We will now explore three different ways to join using example tables R and S.

Nested Loop Joins. The nested loop join is straightforward: for every tuple of R and S, check if it matches. If it does, add it to the output! There are variants of this method, including index-nested loop which uses an index in the “inner” loop to look up only blocks of S that can match the k blocks of R.

Sort-Merge Joins. This method involves two phases. The first phase is the sort phase: sort portions of R on the join attribute, and write out the sorted runs of blocks. Do the same thing for S. The second phase is the merge phase: merge and match tuples across the runs from the first phase by walking down the runs in sorted order. There are also variants that can use indexes and take advantage of relations that are already sorted.

Hash Joins. The hash join also involves two phases. In the first phase, both R and S should be hashed into buckets based on the join attribute. Then in the second phase, all the tuples hashed into each bucket should be read from both R and S at a time and the join should be performed.
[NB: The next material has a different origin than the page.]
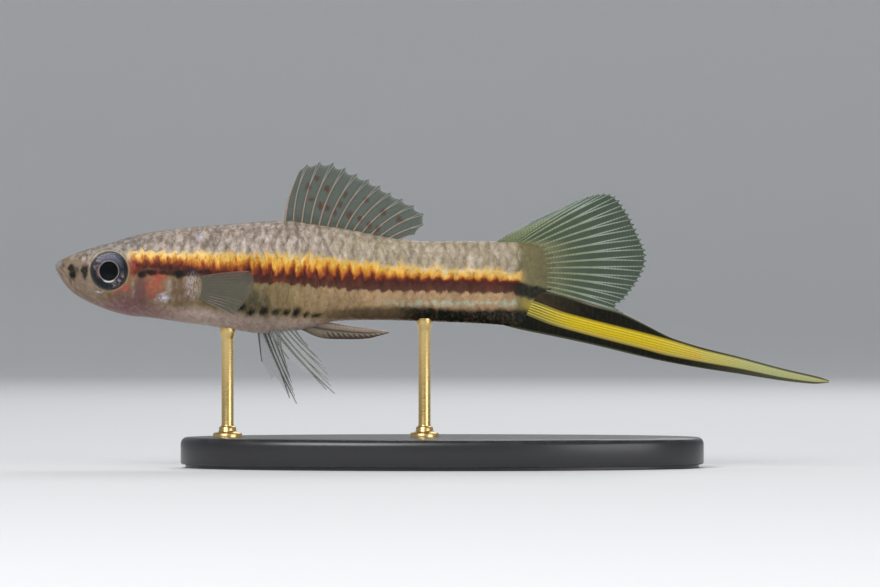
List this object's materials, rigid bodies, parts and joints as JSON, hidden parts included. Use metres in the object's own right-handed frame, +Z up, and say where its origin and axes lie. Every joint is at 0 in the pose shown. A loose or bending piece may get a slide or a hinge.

One variant is based on whether one of the relations can fit entirely in memory.

For our remaining operators, filters and projects can simply be “applied” to the results of an operation, so there are no specific physical operator choices. The exception is index-scan for which filtering done as part of scanning. For aggregation and grouping, hashing and sorting are key techniques, If an index is present, it can be used to retrieve in sorted order.

Overall, there are many variations in the physical design of operators, but most rely on a small set of techniques, including sorting, hashing, indexing, and nested-looping. While we’ve covered these techniques, we haven’t talked about what might work best in a given setting. To do so, we need a cost model to take into account the sizes of the relations, the distributions of values, and buffer sizes.